A U.S. agent working for Russian intelligence might travel back and forth across the U.S.-Mexico border, meeting with Russian contacts to get paid, be debriefed, receive new supplies and receive training in communications methods or other espionage techniques, London and other former CIA officials said.

Russian intelligence could also take advantage of Mexico’s proximity to target Putin’s political enemies in the US, former intelligence officials said.

The grave of Leon Trotsky.
View of the grave of Leon Trotsky, one of the leaders of the Russian Revolution, and his wife Natalia Sedova in the garden of their House Museum in Mexico City in 2020.Claudio Cruz/AFP via Getty Images file

The Russians would likely have little interest in agents illegally crossing the southern border with migrants, London said. “They want every journey to be open, to look clean and to be unobtrusive,” he said.

But Russian intelligence services may have the ability to cooperate with cross-border criminal networks if it fits a specific mission and if they are willing to accept much higher risk, other former intelligence officials said.

Part of the GRU’s mandate is to prepare for possible sabotage operations in the event of a war with the United States. Mexico would be a practical base for such contingency plans, former intelligence officials said.

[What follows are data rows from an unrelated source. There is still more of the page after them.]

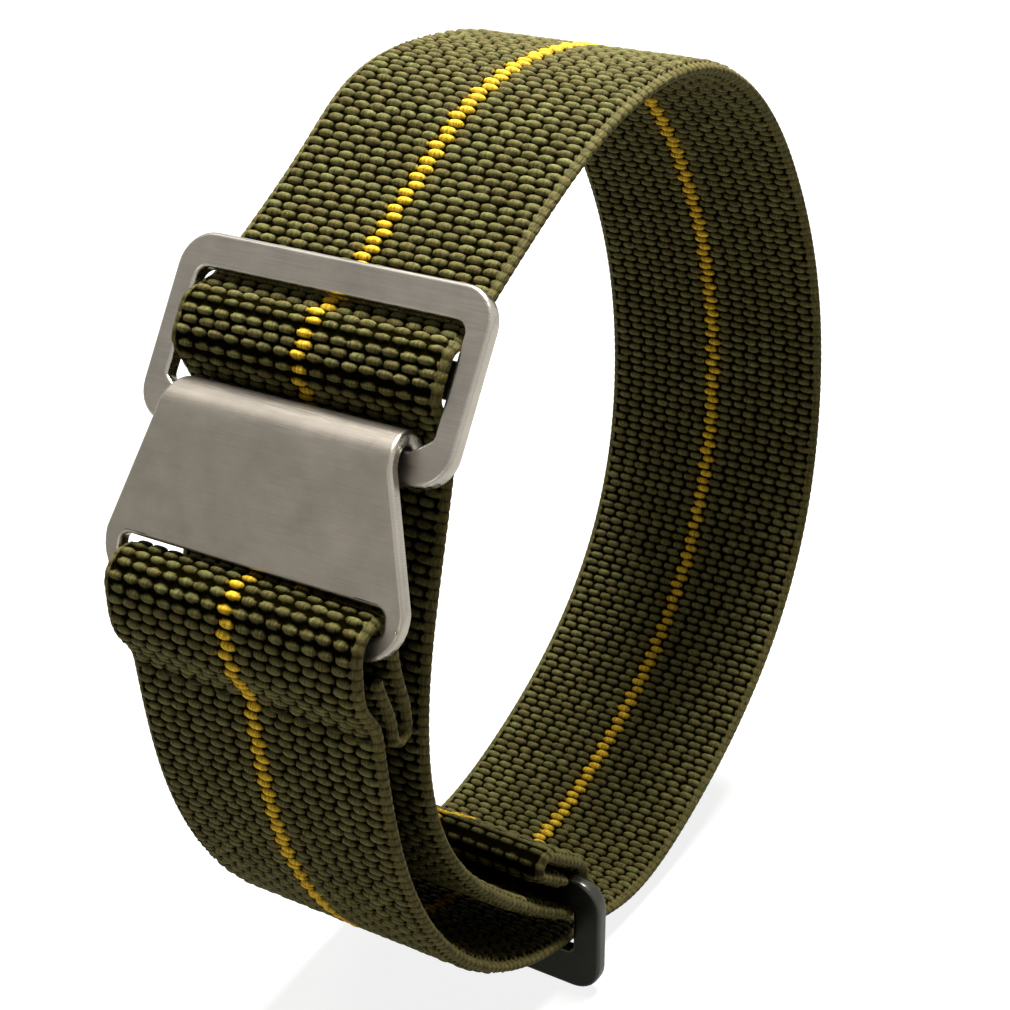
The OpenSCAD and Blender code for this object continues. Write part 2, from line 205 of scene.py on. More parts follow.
def outline(corners, spacing=0.35):
    """Outline through corners (x, y, radius). A corner that turns left is rounded by its radius: the arc's
    points are its centre less the radius times the left normal. One that turns right has radius 0 and
    stays sharp. Points are at most spacing apart."""
    xy = np.array([c[:2] for c in corners], float)
    radius = np.array([c[2] for c in corners], float)
    step = xy - np.roll(xy, 1, 0)
    head_in = np.degrees(np.arctan2(step[:, 1], step[:, 0]))
    bend = (np.roll(head_in, -1) - head_in + 180) % 360 - 180
    centre = xy + radius[:, None] * (left_of(head_in)
                                     - np.tan(np.radians(bend / 2))[:, None] * toward(head_in))
    heads = head_in[:, None] + bend[:, None] * np.linspace(0, 1, corner_points)
    points = (centre[:, None] - radius[:, None, None] * left_of(heads)).reshape(-1, 2)
    points = points[np.linalg.norm(points - np.roll(points, 1, 0), axis=1) > 1e-6]
    closed = np.r_[points, points[:1]]
    along = np.r_[0, np.cumsum(np.linalg.norm(np.diff(closed, axis=0), axis=1))]
    s = np.union1d(along[:-1], np.arange(0, along[-1], spacing))
    return np.stack([np.interp(s, along, closed[:, k]) for k in (0, 1)], -1)


def plate_grid(outer, window, thickness, flat_steps):
    """A plate with one window as a grid that closes both ways, in plate coordinates (x, y, n). Rays from
    the window's centre pair points of the two outlines. A section goes up the outer wall, round its edge
    by a quarter circle, over the front, round the window's edge and back behind. Returned with it is how
    far each point is round an edge, from 0 on the flats to 1."""
    centre = (window.min(0) + window.max(0)) / 2
    walls = []
    angles = np.sort(np.concatenate([np.arctan2(*(o - centre).T[::-1]) for o in (outer, window)]))
    angles = np.unique(np.round(angles / ray_step)) * ray_step
    for line in (outer, window):
        tangent = np.roll(line, -1, 0) - np.roll(line, 1, 0)
        tangent /= np.linalg.norm(tangent, axis=1)[:, None]
        columns = np.c_[line, -tangent[:, 1], tangent[:, 0]]
        turn = np.arctan2(*(line - centre).T[::-1])
        walls.append(np.stack([np.interp(angles, turn[np.argsort(turn)], columns[np.argsort(turn), k],
                                         period=2 * math.pi) for k in range(4)], -1))
    quarter = np.radians(np.linspace(0, 90, edge_points))
    inset = edge * (1 - np.cos(quarter))
    rise = thickness / 2 - edge + edge * np.sin(quarter)
    share = 0.5 - 0.5 * np.cos(np.linspace(0, math.pi, flat_steps + 2)[1:-1])
    steel_in = walls[0][:, None, :2] + inset[:, None] * walls[0][:, None, 2:]
    steel_out = walls[1][:, None, :2] - inset[:, None] * walls[1][:, None, 2:]
    face = steel_in[:, -1:] * (1 - share[:, None]) + steel_out[:, -1:] * share[:, None]
    front = np.concatenate([steel_in, face, steel_out[:, ::-1]], 1)
    height = np.r_[rise, np.full(flat_steps, thickness / 2), rise[::-1]]
    round_edge = np.r_[np.cos(quarter), np.zeros(flat_steps), np.cos(quarter[::-1])]
    section = np.concatenate([front, front[:, ::-1]], 1)
    n = np.broadcast_to(np.r_[height, -height[::-1]], section.shape[:2])
    edge_highlight_and_wear = np.broadcast_to(np.r_[round_edge, round_edge[::-1]], section.shape[:2])
    return np.concatenate([section, n[..., None]], -1), edge_highlight_and_wear


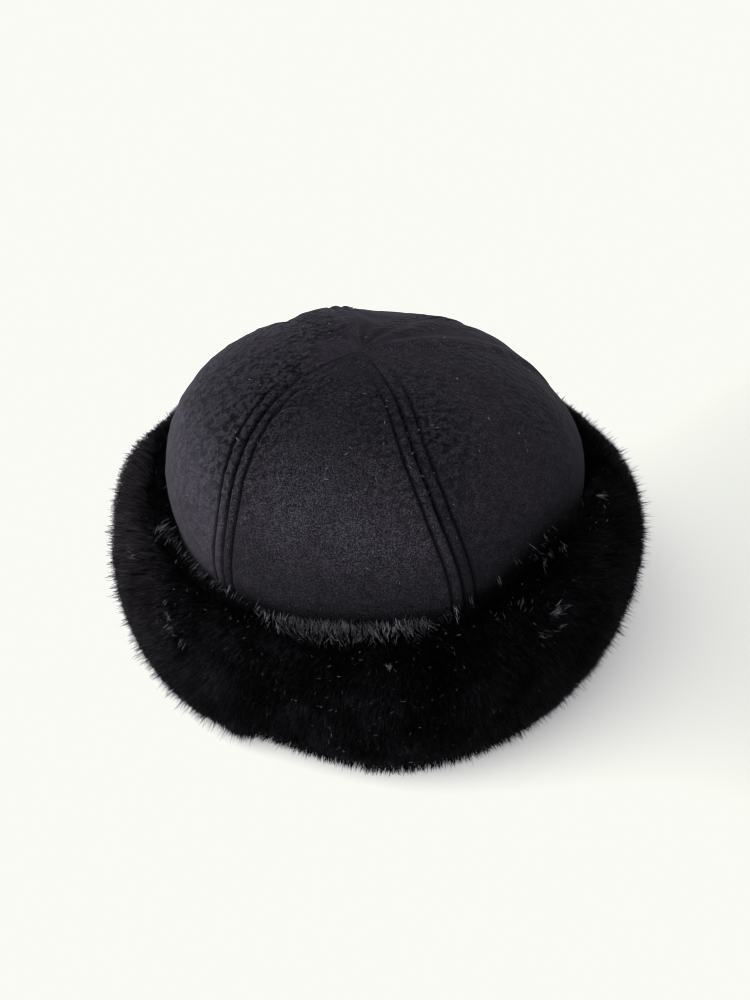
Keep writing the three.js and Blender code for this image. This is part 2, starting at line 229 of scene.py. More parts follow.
# Smooth fields that shape the cloth and the hair: length of the swells and seed, one more for each gore.
CLOTH_SWELLS = (34, 29)
CLOTH_RIPPLES = (13, 69)
CLOTH_PUCKERS = (6.5, 89)
NAP_SWIRL = (48, 36)
NAP_SWEEP = (30, 37)
PILE_HEIGHT = (16, 38)
PILE_CLUMPS = (9, 43)
PILE_SHADES = (30, 44)
STRAY_SWIRL = (7, 49)
STRAY_DROOP = (8, 50)
STRAY_GROUPS = (10, 51)
EDGE_LEAN = (26, 40)
EDGE_SWIRL = (14, 45)
UNDERSIDE_SWIRL = (40, 42)
GLINT_SWIRL = (12, 47)
GLINT_PATCHES = (15, 48)

# The fur round the hat: length and tone of the pile, the tone lighter on the left as painted light and
# darker on the right as painted shade, how far the top edge leans over the lip and how many pale hairs of
# painted sheen to the degree it has, and how far guard hairs stand out past the pile.
FUR = [
    Fur(-180, 5.8, 0.4, 0.5, 0.5, 3.8),
    Fur(-150, 6, 0.5, 0.5, 0.2, 3.8),
    Fur(-129, 6.2, 0.8, 0.5, 0, 4.4),
    Fur(-118, 3.7, 1, 0.6, 0, 5.4),
    Fur(-111, 7.2, 1.5, 0.7, 0, 6.4),
    Fur(-104, 11.2, 3.3, 0.8, 0, 7.2),
    Fur(-90, 8, 5.8, 0.9, 0, 8.6),
    Fur(-76, 8.6, 6, 0.9, 0.3, 8.8),
    Fur(-66, 6.2, 4, 0.9, 2, 8.4),
    Fur(-54, 5.2, 1.6, 0.8, 2.4, 8),
    Fur(-40, 7.4, 0.8, 0.7, 3, 7.4),
    Fur(-30, 6, 0.6, 0.4, 3.5, 7),
    Fur(-25, 5.3, 0.6, 0.1, 8, 6.6),
    Fur(-19, 5.3, 0.6, 0, 26, 6.2),
    Fur(-8, 5.2, 0.55, 0, 32, 6.2),
    Fur(4, 5.2, 0.5, 0.1, 21, 6.2),
    Fur(12, 5.4, 0.44, 0.2, 13, 6.2),
    Fur(16, 5.4, 0.42, 0.3, 3, 6),
    Fur(26, 6.2, 0.42, 0.2, 0.6, 5.8),
    Fur(40, 7.2, 0.4, 0.2, 0.3, 5.4),
    Fur(52, 8, 0.2, 0.2, 0.2, 5),
    Fur(66, 7, 0.12, 0.2, 0.1, 5),
    Fur(90, 6.8, 0.26, 0.3, 0, 5.4),
    Fur(103, 6.2, 0.3, 0.3, 0, 5.8),
    Fur(114, 4.4, 0.2, 0.3, 0, 5.4),
    Fur(138, 4.6, 0.3, 0.4, 0.2, 4.2),
    Fur(180, 5.8, 0.4, 0.5, 0.5, 3.8),
]

# Small ruffled tufts of pale hairs, pale as a painted glint: azimuth and share of the way down the cuff,
# number of hairs, spread, length, turn from the nap, and brightness of the painted glint.
TUFTS = [
    (-71, 0.27, 8, 1.4, 4, 60, 0.5),
    (-69, 0.06, 30, 1.6, 6, 160, 0.6),
    (-64.5, 0.03, 18, 1.4, 6, 140, 0.6),
    (-58, 0.01, 12, 1.2, 7, -50, 1),
    (-54, 0.29, 5, 0.4, 5.5, -150, 1),
    (-52, 0.32, 12, 0.5, 5, -100, 1),
    (-50, 0.35, 8, 0.6, 4, 20, 0.9),
    (-45, 0.37, 5, 1, 5, 0, 0.6),
    (-43, 0.01, 6, 0.4, 6, -120, 1),
    (-34, 0.64, 7, 1, 3, 170, 0.4),
    (3, 0.235, 12, 0.25, 4.4, 165, 0.9),
    (18, 0.01, 5, 0.25, 7, 170, 1),
    (24, 0.54, 8, 0.8, 3, 150, 0.5),
    (27, 0.135, 4, 0.35, 3, -110, 0.9),
    (32, 0.17, 10, 2.2, 3.4, -160, 0.22),
    (38.5, 0.25, 14, 0.6, 4.4, -110, 1),
    (39, 0.27, 9, 1, 4.4, -75, 0.6),
    (36, 0.29, 10, 1.6, 4, -60, 0.3),
    (41, 0.045, 26, 1.5, 4.6, 8, 0.09),
    (46, 0.07, 8, 1, 3, 20, 0.22),
    (66, 0.09, 6, 0.4, 3, 60, 0.32),
    (68.5, 0.06, 12, 0.6, 5.5, 25, 0.4),
]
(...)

The perception of a large Russian espionage stronghold in Mexico is also useful as a propaganda tool, to exaggerate Moscow’s capabilities and fuel the perception of a supposedly “uncontrollable border,” Kolbe said.

U.S. officials are also concerned about Russia’s attempt to manipulate the information landscape in Mexico, not only to undermine international support for Ukraine but also to sow social division. Russia has expanded its state-funded media outlet RT in Mexico and has launched a major advertising campaign for the channel.

In April, the Russian ambassador to Mexico posted a false report from Russian state media claiming that the U.S. was recruiting drug cartel members from Mexico and Colombia and sending them to Ukraine to fight. The unsubstantiated story was picked up by several Mexican news organizations.